What is required
Every line that contains the word "Vector" should be copied out.

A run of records
START

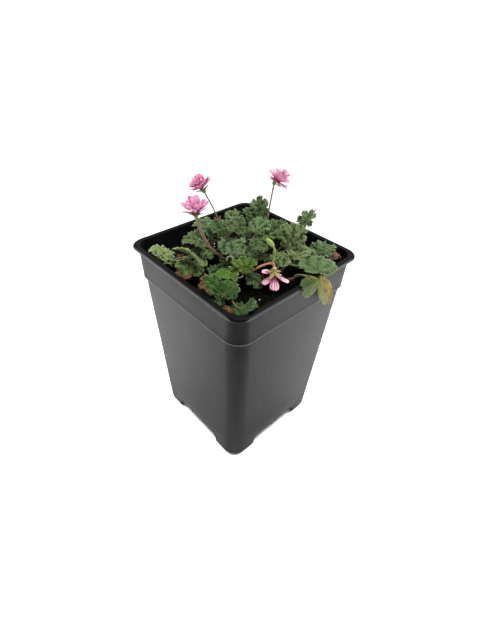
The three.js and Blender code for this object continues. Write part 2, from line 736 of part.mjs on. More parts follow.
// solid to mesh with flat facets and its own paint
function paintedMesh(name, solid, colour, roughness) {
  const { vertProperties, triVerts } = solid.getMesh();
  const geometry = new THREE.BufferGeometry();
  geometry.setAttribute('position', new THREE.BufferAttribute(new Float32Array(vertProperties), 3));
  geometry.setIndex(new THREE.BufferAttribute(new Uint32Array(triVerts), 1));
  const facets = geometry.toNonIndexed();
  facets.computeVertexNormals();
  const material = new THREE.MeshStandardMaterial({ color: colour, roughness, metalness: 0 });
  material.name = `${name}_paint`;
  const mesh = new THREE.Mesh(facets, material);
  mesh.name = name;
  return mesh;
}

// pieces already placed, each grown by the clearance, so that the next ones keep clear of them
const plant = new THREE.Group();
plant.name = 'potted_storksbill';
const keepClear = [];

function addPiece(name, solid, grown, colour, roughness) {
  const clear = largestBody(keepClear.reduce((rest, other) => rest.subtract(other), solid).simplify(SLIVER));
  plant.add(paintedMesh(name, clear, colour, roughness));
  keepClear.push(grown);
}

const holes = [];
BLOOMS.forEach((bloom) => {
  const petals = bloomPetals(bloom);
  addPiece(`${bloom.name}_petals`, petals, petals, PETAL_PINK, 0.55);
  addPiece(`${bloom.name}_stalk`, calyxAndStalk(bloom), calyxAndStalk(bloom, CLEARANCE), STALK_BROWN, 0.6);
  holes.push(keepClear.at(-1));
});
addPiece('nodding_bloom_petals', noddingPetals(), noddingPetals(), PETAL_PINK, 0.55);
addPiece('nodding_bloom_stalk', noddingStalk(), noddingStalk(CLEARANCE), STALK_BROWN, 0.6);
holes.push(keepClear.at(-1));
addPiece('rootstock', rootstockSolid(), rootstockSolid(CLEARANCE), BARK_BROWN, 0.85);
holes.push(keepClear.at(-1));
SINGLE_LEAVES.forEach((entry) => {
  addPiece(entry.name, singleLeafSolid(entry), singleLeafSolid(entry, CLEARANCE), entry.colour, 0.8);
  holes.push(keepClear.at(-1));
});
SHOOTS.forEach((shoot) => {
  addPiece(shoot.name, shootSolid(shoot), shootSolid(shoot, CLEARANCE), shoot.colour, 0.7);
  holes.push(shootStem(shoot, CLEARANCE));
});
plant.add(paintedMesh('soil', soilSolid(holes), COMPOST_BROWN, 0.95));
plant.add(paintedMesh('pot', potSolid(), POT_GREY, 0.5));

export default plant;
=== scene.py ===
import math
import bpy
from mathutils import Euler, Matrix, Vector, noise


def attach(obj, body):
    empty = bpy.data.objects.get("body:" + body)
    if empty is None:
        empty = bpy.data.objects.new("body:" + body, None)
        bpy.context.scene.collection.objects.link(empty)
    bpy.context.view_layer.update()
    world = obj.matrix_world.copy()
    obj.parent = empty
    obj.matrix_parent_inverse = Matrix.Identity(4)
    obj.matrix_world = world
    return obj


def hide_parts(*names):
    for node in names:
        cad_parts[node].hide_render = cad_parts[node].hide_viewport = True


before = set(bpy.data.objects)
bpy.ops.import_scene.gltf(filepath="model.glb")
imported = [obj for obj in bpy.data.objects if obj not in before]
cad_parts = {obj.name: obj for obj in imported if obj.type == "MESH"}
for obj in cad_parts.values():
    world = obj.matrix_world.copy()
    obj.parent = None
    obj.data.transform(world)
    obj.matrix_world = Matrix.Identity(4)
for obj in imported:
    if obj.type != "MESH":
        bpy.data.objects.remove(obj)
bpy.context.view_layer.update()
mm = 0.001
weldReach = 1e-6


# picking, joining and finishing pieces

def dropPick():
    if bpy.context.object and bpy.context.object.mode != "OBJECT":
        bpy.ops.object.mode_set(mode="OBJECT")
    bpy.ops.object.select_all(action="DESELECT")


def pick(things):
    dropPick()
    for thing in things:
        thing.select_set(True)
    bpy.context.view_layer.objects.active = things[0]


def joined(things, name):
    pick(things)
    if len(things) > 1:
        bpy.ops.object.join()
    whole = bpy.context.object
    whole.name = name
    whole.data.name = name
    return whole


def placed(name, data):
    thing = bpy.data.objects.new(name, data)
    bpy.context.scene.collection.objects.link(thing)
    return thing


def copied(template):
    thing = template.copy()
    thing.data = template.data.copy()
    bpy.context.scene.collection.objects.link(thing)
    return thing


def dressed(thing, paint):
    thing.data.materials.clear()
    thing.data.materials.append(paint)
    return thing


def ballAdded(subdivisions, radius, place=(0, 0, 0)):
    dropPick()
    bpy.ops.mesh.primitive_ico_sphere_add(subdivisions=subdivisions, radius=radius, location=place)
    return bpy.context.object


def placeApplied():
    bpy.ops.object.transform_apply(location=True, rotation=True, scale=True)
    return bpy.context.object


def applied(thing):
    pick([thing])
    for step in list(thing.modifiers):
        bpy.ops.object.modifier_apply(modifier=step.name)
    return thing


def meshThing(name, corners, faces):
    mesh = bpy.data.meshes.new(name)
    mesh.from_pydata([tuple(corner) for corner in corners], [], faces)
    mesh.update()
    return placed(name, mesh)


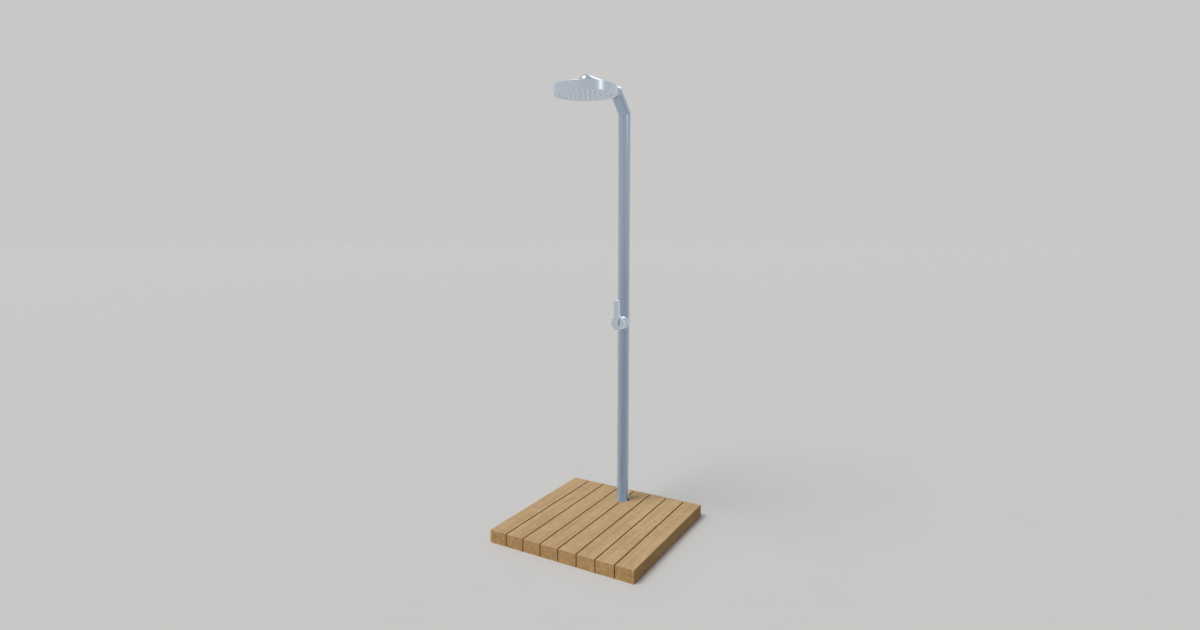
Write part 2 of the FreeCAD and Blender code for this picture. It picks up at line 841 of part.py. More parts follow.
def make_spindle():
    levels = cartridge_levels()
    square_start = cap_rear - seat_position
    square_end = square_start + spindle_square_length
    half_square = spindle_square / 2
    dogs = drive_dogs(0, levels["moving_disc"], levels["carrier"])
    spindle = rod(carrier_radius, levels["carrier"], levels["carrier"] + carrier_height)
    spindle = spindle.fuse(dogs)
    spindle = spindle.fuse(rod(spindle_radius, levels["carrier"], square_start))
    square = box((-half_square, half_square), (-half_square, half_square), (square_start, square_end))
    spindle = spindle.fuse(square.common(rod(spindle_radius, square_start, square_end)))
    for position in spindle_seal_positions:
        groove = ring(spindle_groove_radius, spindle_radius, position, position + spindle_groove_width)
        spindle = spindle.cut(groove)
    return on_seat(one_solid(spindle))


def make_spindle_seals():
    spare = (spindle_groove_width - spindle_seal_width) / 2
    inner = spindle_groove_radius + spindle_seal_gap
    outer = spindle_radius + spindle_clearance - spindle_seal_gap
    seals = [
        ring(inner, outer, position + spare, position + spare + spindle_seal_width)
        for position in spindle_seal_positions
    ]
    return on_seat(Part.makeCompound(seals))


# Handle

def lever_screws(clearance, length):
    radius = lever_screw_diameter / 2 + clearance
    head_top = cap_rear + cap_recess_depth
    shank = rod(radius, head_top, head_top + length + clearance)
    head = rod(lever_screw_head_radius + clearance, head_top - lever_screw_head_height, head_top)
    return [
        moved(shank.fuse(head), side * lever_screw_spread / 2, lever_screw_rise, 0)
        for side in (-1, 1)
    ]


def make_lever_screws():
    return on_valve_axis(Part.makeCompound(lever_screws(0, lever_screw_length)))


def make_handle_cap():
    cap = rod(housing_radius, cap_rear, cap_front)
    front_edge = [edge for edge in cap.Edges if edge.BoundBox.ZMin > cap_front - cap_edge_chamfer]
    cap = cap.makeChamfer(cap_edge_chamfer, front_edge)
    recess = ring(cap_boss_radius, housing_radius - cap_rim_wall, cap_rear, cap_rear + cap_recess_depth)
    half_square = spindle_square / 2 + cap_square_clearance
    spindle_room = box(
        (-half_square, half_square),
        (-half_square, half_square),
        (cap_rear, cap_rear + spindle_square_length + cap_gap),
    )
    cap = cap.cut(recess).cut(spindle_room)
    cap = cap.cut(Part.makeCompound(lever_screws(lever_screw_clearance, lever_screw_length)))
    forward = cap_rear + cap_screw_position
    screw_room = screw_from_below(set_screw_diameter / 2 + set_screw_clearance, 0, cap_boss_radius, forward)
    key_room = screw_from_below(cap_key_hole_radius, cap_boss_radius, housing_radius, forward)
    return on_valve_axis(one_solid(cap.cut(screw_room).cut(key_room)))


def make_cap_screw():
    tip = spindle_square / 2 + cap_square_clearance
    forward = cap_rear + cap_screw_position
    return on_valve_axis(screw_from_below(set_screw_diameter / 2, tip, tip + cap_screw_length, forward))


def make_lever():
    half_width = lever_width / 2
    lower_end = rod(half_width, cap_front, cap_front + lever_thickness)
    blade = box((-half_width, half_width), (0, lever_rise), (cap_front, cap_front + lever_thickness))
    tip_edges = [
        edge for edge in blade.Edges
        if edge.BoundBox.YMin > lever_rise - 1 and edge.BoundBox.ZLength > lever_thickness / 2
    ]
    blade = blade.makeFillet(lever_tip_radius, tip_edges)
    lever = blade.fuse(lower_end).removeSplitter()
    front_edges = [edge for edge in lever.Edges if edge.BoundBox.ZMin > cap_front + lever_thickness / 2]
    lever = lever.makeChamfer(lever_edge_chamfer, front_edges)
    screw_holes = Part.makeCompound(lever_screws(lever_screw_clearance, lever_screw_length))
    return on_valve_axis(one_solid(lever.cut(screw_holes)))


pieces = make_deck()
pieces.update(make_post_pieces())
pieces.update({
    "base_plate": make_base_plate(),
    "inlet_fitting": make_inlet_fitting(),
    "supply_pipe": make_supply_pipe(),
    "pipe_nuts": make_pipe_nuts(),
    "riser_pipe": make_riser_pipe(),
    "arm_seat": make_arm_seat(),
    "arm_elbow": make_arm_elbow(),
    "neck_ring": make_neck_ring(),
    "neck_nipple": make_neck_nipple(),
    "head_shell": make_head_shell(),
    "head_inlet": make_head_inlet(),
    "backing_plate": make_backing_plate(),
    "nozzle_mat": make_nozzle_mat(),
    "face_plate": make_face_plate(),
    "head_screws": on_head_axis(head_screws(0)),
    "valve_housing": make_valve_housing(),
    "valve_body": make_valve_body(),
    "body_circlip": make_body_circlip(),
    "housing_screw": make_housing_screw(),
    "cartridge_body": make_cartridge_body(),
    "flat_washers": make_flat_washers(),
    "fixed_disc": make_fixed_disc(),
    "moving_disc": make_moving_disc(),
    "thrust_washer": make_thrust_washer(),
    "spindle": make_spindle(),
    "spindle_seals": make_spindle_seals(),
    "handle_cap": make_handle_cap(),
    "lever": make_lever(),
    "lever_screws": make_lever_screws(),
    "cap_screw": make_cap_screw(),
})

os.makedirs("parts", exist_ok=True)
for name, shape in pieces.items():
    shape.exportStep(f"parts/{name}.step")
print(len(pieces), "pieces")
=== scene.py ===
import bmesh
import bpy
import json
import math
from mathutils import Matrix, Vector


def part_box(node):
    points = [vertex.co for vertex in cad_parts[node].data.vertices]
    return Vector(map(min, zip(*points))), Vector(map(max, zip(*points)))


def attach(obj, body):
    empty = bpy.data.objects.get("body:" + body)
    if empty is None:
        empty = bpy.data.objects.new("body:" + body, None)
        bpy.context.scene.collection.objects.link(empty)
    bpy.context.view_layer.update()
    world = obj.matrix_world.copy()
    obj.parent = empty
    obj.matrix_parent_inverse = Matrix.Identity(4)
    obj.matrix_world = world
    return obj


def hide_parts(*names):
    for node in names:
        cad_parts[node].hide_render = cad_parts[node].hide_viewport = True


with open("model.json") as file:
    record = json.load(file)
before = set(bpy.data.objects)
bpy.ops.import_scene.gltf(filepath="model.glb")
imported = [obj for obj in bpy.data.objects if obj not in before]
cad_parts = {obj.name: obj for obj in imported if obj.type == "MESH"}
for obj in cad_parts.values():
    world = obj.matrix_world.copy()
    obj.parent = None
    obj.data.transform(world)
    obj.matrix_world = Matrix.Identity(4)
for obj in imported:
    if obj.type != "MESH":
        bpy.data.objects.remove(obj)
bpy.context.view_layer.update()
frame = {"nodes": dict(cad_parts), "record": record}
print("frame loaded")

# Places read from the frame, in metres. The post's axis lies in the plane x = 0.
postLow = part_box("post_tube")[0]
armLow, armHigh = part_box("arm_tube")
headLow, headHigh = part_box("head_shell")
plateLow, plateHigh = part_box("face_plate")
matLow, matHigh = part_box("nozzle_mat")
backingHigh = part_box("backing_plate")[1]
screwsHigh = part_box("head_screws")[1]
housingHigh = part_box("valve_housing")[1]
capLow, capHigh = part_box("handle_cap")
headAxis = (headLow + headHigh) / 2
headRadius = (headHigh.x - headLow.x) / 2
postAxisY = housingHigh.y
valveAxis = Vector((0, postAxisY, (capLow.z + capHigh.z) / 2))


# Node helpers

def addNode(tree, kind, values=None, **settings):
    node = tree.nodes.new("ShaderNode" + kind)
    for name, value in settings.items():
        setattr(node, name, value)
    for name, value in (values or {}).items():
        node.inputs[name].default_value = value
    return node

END

Answer
from mathutils import Euler, Matrix, Vector, noise
from mathutils import Matrix, Vector
    return Vector(map(min, zip(*points))), Vector(map(max, zip(*points)))
valveAxis = Vector((0, postAxisY, (capLow.z + capHigh.z) / 2))